Telleldin and Ribelli, the only two suspects held, are considered by many knowledgeable observers to be small fry, relatively marginal to the case. In addition, Galeano is himself under investigation by another judge for his handling of the case.
The SIDE report focuses on the international aspects of the bombing and entirely ignores the local connection.
“We talk a lot about the international ties,” Stein said. “And they are important, but no crime of this magnitude can take place without a local network. And there is not, and I don’t think there will be, a serious approach to this.”
“The case has been rife with problems, corruption — all the problems that plague our entire judicial system have affected this case enormously,” said Alfredo Neuburger, communications director of the Delegación de Asociaciones Israelitas Argentinas, or DAIA, Argentina’s main Jewish representative body.
“You have to ask yourself what you mean by justice,” he said. “If we are asking whether this case will be resolved in its totality, I have very serious doubts. I can’t lose hope, but it would be very difficult. We do have hope that new elements may arise when we get to trial, from new testimony. We are confident new links will emerge.”
An attorney familiar with the case said: “The family members stand almost no chance of getting justice. I have no doubt that Telleldin and Ribelli deserve to live out the rest of their years in jail. But so far, they are being detained endlessly not for anything they have done, but for nitpicking over irrelevant minutiae of this case — you know, what the judge said, what the cop said — who cares? Now it is too late to pretend that a serious case can be built up. If it weren’t so tragic, it would almost be comical.”
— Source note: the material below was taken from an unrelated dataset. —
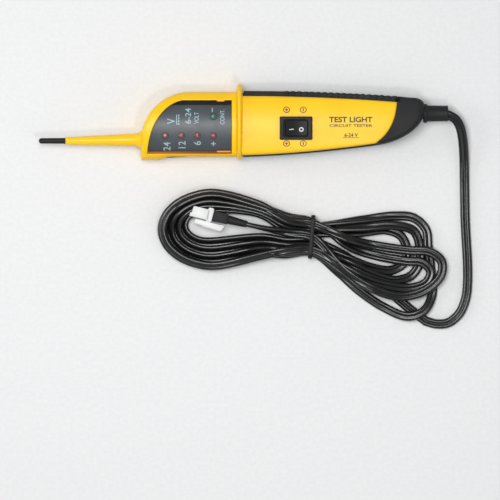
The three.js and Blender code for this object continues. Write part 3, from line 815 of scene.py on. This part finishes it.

Spirits have also been lowered by new doubts regarding the credibility of a central informant in the case, Abdolghassam Mesbahi, a former senior Iranian intelligence official known as “witness C” who is under German protection. In a May 2000 statement made in Mexico City, Mesbahi claimed former president Carlos Saúl Menem had accepted a $10 million Iranian bribe to occult Tehran’s involvement in the 1992 bombing of the Israeli embassy. The money was allegedly deposited in a Swiss bank account.
Mesbahi made a similar, albeit less precise, declaration to the judge in December.
Menem has consistently denied the charges. Mesbahi himself, in a letter sent to Toma several weeks ago, recanted his accusation — according to some sources, because he was furious over the leaking to the media of his testimony, which he felt was distorted.
Christine Junod, the Geneva magistrate investigating Menem’s Swiss bank accounts, told the Argentine journalist Juan Gasparini last week that she is limiting her investigation to the possible ties Menem funds may have to funding terrorism.
Observers expect few tangible results. “The story is disappearing,” said Gasparini, who has reported extensively on the case.
The situation, said Paul Warszawski, an eminent Argentine human rights jurist, is “a jumbled mess.”
“You know, in 1910, this was a serious country,” Warszawski said. “I can still remember it so in the early 1960s. Today, the basic problem is that nothing has seriousness. The trial may result in the conviction of Telleldin and Ribelli. So? And if someone says Menem took money to cover up a crime, you can’t try him until you prove the manner in which he covered up a crime — and no one has even begun to look into it. A tribunal may continue to investigate, but it does so knowing that SIDE will not share all the information it has. The whole thing is half-baked.”